Material provided:

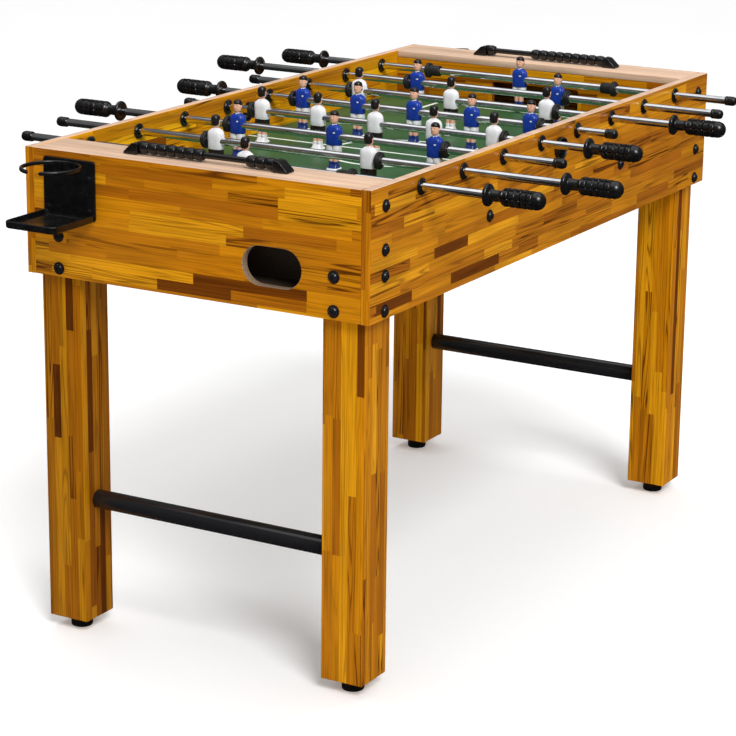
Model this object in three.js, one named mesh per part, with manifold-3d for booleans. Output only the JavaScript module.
// Home foosball table: wooden cabinet on four legs, eight sliding and spinning rods.
// Millimetres. X runs along the length, Y across the width, Z up; the origin is on the
// floor under the middle. Most dimensions follow from the cabinet size below.
import * as THREE from 'three';
import { mergeVertices } from 'three/addons/utils/BufferGeometryUtils.js';
import Module from 'manifold-3d';

const wasm = await Module();
wasm.setup();

// ---- Cabinet ----
const LENGTH = 1219;
const WIDTH = 610;
const HEIGHT = 787;
const PANEL_HEIGHT = 198;
const PANEL_THICK = 15;
const GAP = 0.3; // left between pieces that touch
const END_X = LENGTH / 2;
const SIDE_Y = WIDTH / 2;
const INNER_Y = SIDE_Y - PANEL_THICK;
const FIT_Y = INNER_Y - GAP; // half-width of whatever stands between the side panels
const PANEL_BOTTOM = HEIGHT - PANEL_HEIGHT;
const BEHIND_END_X = END_X - PANEL_THICK - GAP; // reach of what stands behind the end panels
const RAIL_WIDTH = 86; // from the end panel's outer face
const RAIL_THICK = 12;
const GOAL_WALL_THICK = 12;
const GOAL_WALL_X = END_X - RAIL_WIDTH; // its inner face
const RAIL_UNDERSIDE = HEIGHT - RAIL_THICK;
const BELOW_RAIL = RAIL_UNDERSIDE - GAP;

// ---- Playing surface and ball run ----
const FIELD_TOP = 708;
const FIELD_THICK = 6;
const GOAL_HALF_WIDTH = 88;
const GOAL_TOP = 746;
const GOAL_SILL = 706;
const TRAY_FLOOR = 612;
const TRAY_WALL = 6;
const BEARER_X = 241;
const BEARER_WIDTH = 30;
const BEARER_BOTTOM = 666;
const RETURN_Y = 139; // middle of the ball return, to the right as a player faces the end
const RETURN_Z = 654;
const RETURN_WIDTH = 102;
const RETURN_HEIGHT = 60;
const SERVE_Z = HEIGHT - 38;
const SERVE_BORE = 15;
const SERVE_RIM = 18;
const SERVE_RIM_DEPTH = 8;

// ---- Legs ----
const LEG = 72;
const LEG_BOTTOM = 21;
const LEG_TOP = 680;
const LEG_X = BEHIND_END_X - LEG / 2;
const LEG_Y = FIT_Y - LEG / 2;
const BRACE_Z = 220;
const BRACE_RADIUS = 15;

// ---- Rods ----
const ROD_PITCH = 132;
const ROD_Z = HEIGHT - 19.5;
const ROD_RADIUS = 6.35;
const ROD_BORE = 5.1;
const RUNNING = 0.05; // radial clearance of what turns or slides on a rod
const SEGMENTS = 16;
const FLAT = Math.cos(Math.PI / SEGMENTS); // flat-to-corner ratio of a faceted circle
const BUSH_RADIUS = 13;
const BUSH_OUTER = 4;
const BUSH_INNER = 3;
const BUMPER_RADIUS = 14;
const BUMPER_LENGTH = 10;
const CAP_RADIUS = 8.2;
const CAP_LENGTH = 20;
const HANDLE_LENGTH = 95;
const HANDLE_BORE_DEPTH = 84;
const CORE_RADIUS = 3.4;
const PIN_RADIUS = 2;
const PLAYER_HALF_WIDTH = 14.5;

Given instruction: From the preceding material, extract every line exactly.

Written answer:
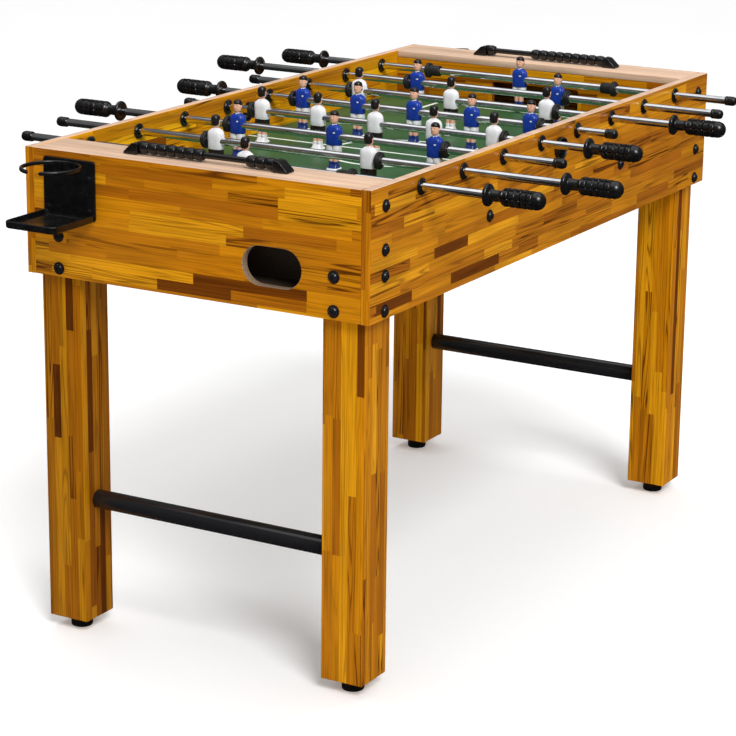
Model this object in three.js, one named mesh per part, with manifold-3d for booleans. Output only the JavaScript module.
// Home foosball table: wooden cabinet on four legs, eight sliding and spinning rods.
// Millimetres. X runs along the length, Y across the width, Z up; the origin is on the
// floor under the middle. Most dimensions follow from the cabinet size below.
import * as THREE from 'three';
import { mergeVertices } from 'three/addons/utils/BufferGeometryUtils.js';
import Module from 'manifold-3d';

const wasm = await Module();
wasm.setup();

// ---- Cabinet ----
const LENGTH = 1219;
const WIDTH = 610;
const HEIGHT = 787;
const PANEL_HEIGHT = 198;
const PANEL_THICK = 15;
const GAP = 0.3; // left between pieces that touch
const END_X = LENGTH / 2;
const SIDE_Y = WIDTH / 2;
const INNER_Y = SIDE_Y - PANEL_THICK;
const FIT_Y = INNER_Y - GAP; // half-width of whatever stands between the side panels
const PANEL_BOTTOM = HEIGHT - PANEL_HEIGHT;
const BEHIND_END_X = END_X - PANEL_THICK - GAP; // reach of what stands behind the end panels
const RAIL_WIDTH = 86; // from the end panel's outer face
const RAIL_THICK = 12;
const GOAL_WALL_THICK = 12;
const GOAL_WALL_X = END_X - RAIL_WIDTH; // its inner face
const RAIL_UNDERSIDE = HEIGHT - RAIL_THICK;
const BELOW_RAIL = RAIL_UNDERSIDE - GAP;

// ---- Playing surface and ball run ----
const FIELD_TOP = 708;
const FIELD_THICK = 6;
const GOAL_HALF_WIDTH = 88;
const GOAL_TOP = 746;
const GOAL_SILL = 706;
const TRAY_FLOOR = 612;
const TRAY_WALL = 6;
const BEARER_X = 241;
const BEARER_WIDTH = 30;
const BEARER_BOTTOM = 666;
const RETURN_Y = 139; // middle of the ball return, to the right as a player faces the end
const RETURN_Z = 654;
const RETURN_WIDTH = 102;
const RETURN_HEIGHT = 60;
const SERVE_Z = HEIGHT - 38;
const SERVE_BORE = 15;
const SERVE_RIM = 18;
const SERVE_RIM_DEPTH = 8;

// ---- Legs ----
const LEG = 72;
const LEG_BOTTOM = 21;
const LEG_TOP = 680;
const LEG_X = BEHIND_END_X - LEG / 2;
const LEG_Y = FIT_Y - LEG / 2;
const BRACE_Z = 220;
const BRACE_RADIUS = 15;

// ---- Rods ----
const ROD_PITCH = 132;
const ROD_Z = HEIGHT - 19.5;
const ROD_RADIUS = 6.35;
const ROD_BORE = 5.1;
const RUNNING = 0.05; // radial clearance of what turns or slides on a rod
const SEGMENTS = 16;
const FLAT = Math.cos(Math.PI / SEGMENTS); // flat-to-corner ratio of a faceted circle
const BUSH_RADIUS = 13;
const BUSH_OUTER = 4;
const BUSH_INNER = 3;
const BUMPER_RADIUS = 14;
const BUMPER_LENGTH = 10;
const CAP_RADIUS = 8.2;
const CAP_LENGTH = 20;
const HANDLE_LENGTH = 95;
const HANDLE_BORE_DEPTH = 84;
const CORE_RADIUS = 3.4;
const PIN_RADIUS = 2;
const PLAYER_HALF_WIDTH = 14.5;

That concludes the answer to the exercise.